All this is created out of just a few elements which have anything of a formal nature. They are materials for the free play of imagination: a swelling sound, a rhythm of five, six impulses, a melody built on some scale tones. These meager materials themselves seem to be but emanations of one thing: the phenomenon of sound. An imaginary spectrum extends throughout the entire first movement of the G Major Sonata, given ever-new colors by discreetly alternating basic tones. These latter often are of long duration - sounding throughout the two outer movements, for example. At other times, however, they alternate in a lively fashion, as in the development section, which foreshadows Bruckner. Such a procedure turns Schubert's work into a Klangfarben composition.

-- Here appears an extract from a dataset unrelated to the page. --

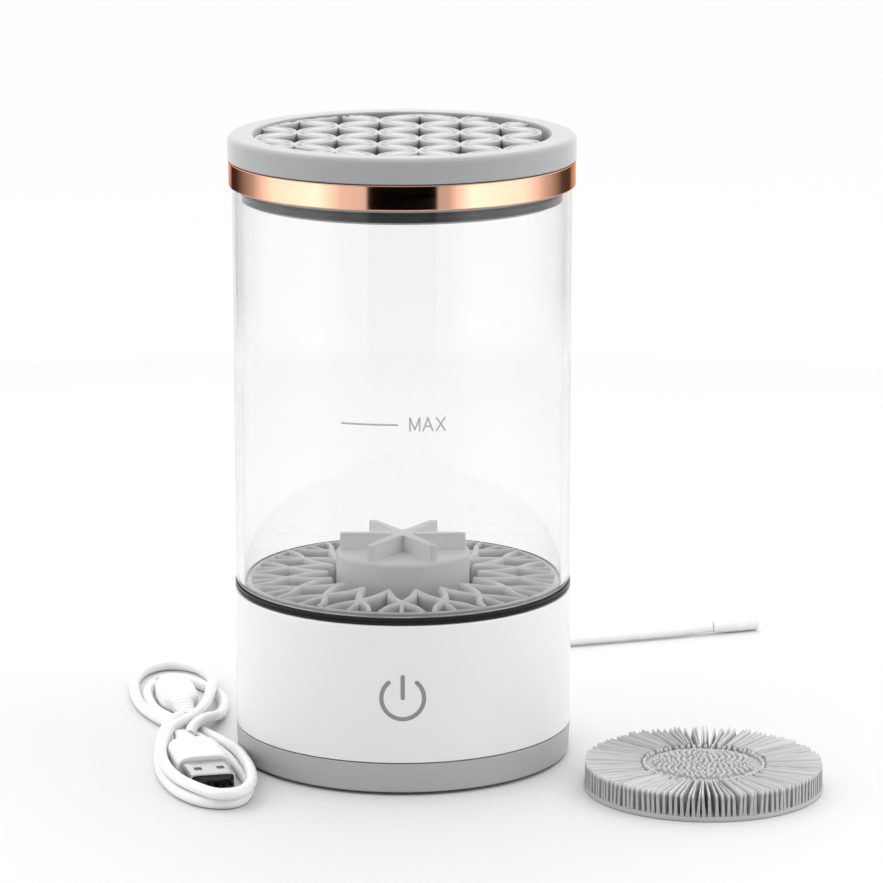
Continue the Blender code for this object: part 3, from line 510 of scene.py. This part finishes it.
def soft_boxes(offsets, sections, corner, around):
    """Loft the same soft box at several places along X."""
    shape = Shape()
    for offset in offsets:
        box = soft_box(sections, corner, around)
        shape.add([(x + offset, y, z) for x, y, z in box.points], box.faces)
    return shape


def ribbed(start, end, ribs, half, bottom, top, groove=0.35):
    """Return the sections of a strain relief whose ribs run from start to end."""
    sections = []
    span = (end - start) / ribs
    for rib in range(ribs):
        at = start + span * rib
        grow = rib / max(1, ribs - 1)
        wide, low, high = (first + (last - first) * grow for first, last in (half, bottom, top))
        for share, cut in ((0.0, groove), (0.14, 0.0), (0.62, 0.0), (0.76, groove)):
            sections.append((at + span * share, wide - cut, low + cut, high - cut))
    return sections


def make_supply_cord():
    """Captive cord from the rear outlet to its slim in-line socket."""
    white = MATERIALS["cord_white"]
    route = smooth_route(CORD_ROUTE, 4)
    cord = tube("cord_supply", route, CORD_R, white, "base", ["supply_cord"])

    relief = [(0, RELIEF_START), (RELIEF_R, RELIEF_START), (RELIEF_R, RELIEF_START + 1.4)]
    for rib in range(RELIEF_RIBS):
        at = RELIEF_START + 1.7 + rib * RELIEF_PITCH
        size = RELIEF_R - 0.2 - rib * 0.24
        relief += [(size - 0.45, at), (size, at + 0.25), (size - 0.05, at + 1.25), (size - 0.5, at + 1.5)]
    relief += [(CORD_R + 0.25, RELIEF_END), (0, RELIEF_END)]
    sleeve = piece("cord_relief", turned(relief, segments=48), white, "base", ["strain_relief"],
                   lying((0, 0, OUTLET_Z), 0), 50)

    direction = (route[-1] - route[-2]).normalized()
    start = route[-1] + direction * SOCKET_GAP
    turn = math.degrees(math.atan2(direction.y, direction.x)) - 90
    matrix = lying((start.x, start.y, CORD_ROUTE[-1][2]), turn)
    shape = turned(((0, 0), (CORD_R + 0.1, 0), (SOCKET_R, 5.0), (SOCKET_R, SOCKET_LENGTH),
                    (SOCKET_BORE, SOCKET_LENGTH), (SOCKET_BORE, SOCKET_DEPTH), (0, SOCKET_DEPTH)),
                   (0, 0.3, 3.0, 0.35, 0.2, 0.1, 0), 48, closed=False)
    socket = piece("cord_socket", shape, white, "base", ["inline_socket"], matrix)
    shape = turned(((0, SOCKET_DEPTH), (PIN_R, SOCKET_DEPTH), (PIN_R, SOCKET_LENGTH - 1),
                    (0, SOCKET_LENGTH - 1)), (0, 0, 0.4, 0), 24, closed=False)
    pin = piece("cord_socket_pin", shape, MATERIALS["steel"], "base", ["socket_contact"], matrix)


def make_usb_plug():
    """USB plug: white moulded body, folded metal shell, two dark pads of painted shade where its holes are,
    tongue and contacts.
    """
    matrix = heading((*USB_REAR, 0), USB_AIM)
    sections = [(-14.0, 1.75, 1.4, 4.9), (-13.6, 1.95, 1.2, 5.1)]
    sections += ribbed(-12.5, -1.6, 6, (2.0, 3.1), (1.1, 0.7), (5.2, 6.2))
    sections += [(-1.2, 3.2, 0.7, 6.2), (-0.4, 4.6, 0.6, 6.8), (0.8, 5.6, 0.45, 7.2), (2.6, 6.4, 0.3, 7.6),
                 (5.0, 6.9, 0.25, 7.75), (12.0, 7.1, 0.25, 7.8), (18.6, 7.2, 0.25, 7.8),
                 (19.6, 7.05, 0.4, 7.65), (20.0, 6.7, 0.7, 7.35)]
    body = piece("usb_body", soft_box(sections, 4.0, 48), MATERIALS["cord_white"], "lead",
                 ["usb_plug_body"], matrix)
    outer, inner, around = (6.0, 1.7, 6.2), (5.6, 2.1, 5.8), 48
    rows = [soft_box([(y, *section)] * 2, 9.0, around).points[:around]
            for section, ends in ((outer, (20.3, 32.3)), (inner, (32.3, 21.2))) for y in ends]
    shape = Shape()
    shape.grid(rows, close_columns=True)
    shape.add(rows[-1], [tuple(range(around))])
    shell = piece("usb_shell", shape, MATERIALS["steel"], "lead", ["usb_plug_shell"], matrix)
    dark = MATERIALS["dark_plastic"]
    # Two thin dark pads on the shell stand for its holes: painted shade, in the tongue's dark plastic.
    shape = soft_boxes((-3.0, 3.0), [(26.0, 1.0, 6.15, 6.26), (28.2, 1.0, 6.15, 6.26)], 8.0, 24)
    hole_shade_pads = piece("usb_shell_hole_shade", shape, dark, "lead", (), matrix)
    shape = soft_box([(22.0, 5.1, 3.9, 5.5), (31.4, 5.1, 3.9, 5.5), (31.7, 4.9, 4.1, 5.3)], 8.0, 32)
    tongue = piece("usb_tongue", shape, dark, "lead", ["usb_plug_tongue"], matrix)
    shape = soft_boxes((-3.5, -1.0, 1.0, 3.5), [(24.0, 0.5, 3.72, 3.95), (30.6, 0.5, 3.72, 3.95)], 8.0, 16)
    contacts = piece("usb_contacts", shape, MATERIALS["brass"], "lead", (), matrix)
    return [body, shell, hole_shade_pads, tongue, contacts]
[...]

The Schubert Fantasy, as homage to the revered master, seeks to unfold in orchestral colors the latent tone-shaping without sacrificing the character of the musical ideas. Solo winds and strings fancifully outline the play of colors in the melodies, tones and rhythms. The string tutti, on the other hand, articulates as its own layer - as an independent composition even - the imaginary sound which creates both the background as well as the enveloping and obscuring foreground of Schubertian textures. The tonecomposition has a somewhat indistinct quality inasmuch as the changes of spectrum are almost imperceptible, with sounds being continuously crossfaded. This tone-layer is therefore referred to as a "sound-screen." Since the latter represents, on one hand, the substratum of Schubert's composition - its "soundscape" - and, on the other hand, its realization as a perspective drawn into our own times, it should be played from the start as a kind of modern horizon onto which the Schubertian forms are projected.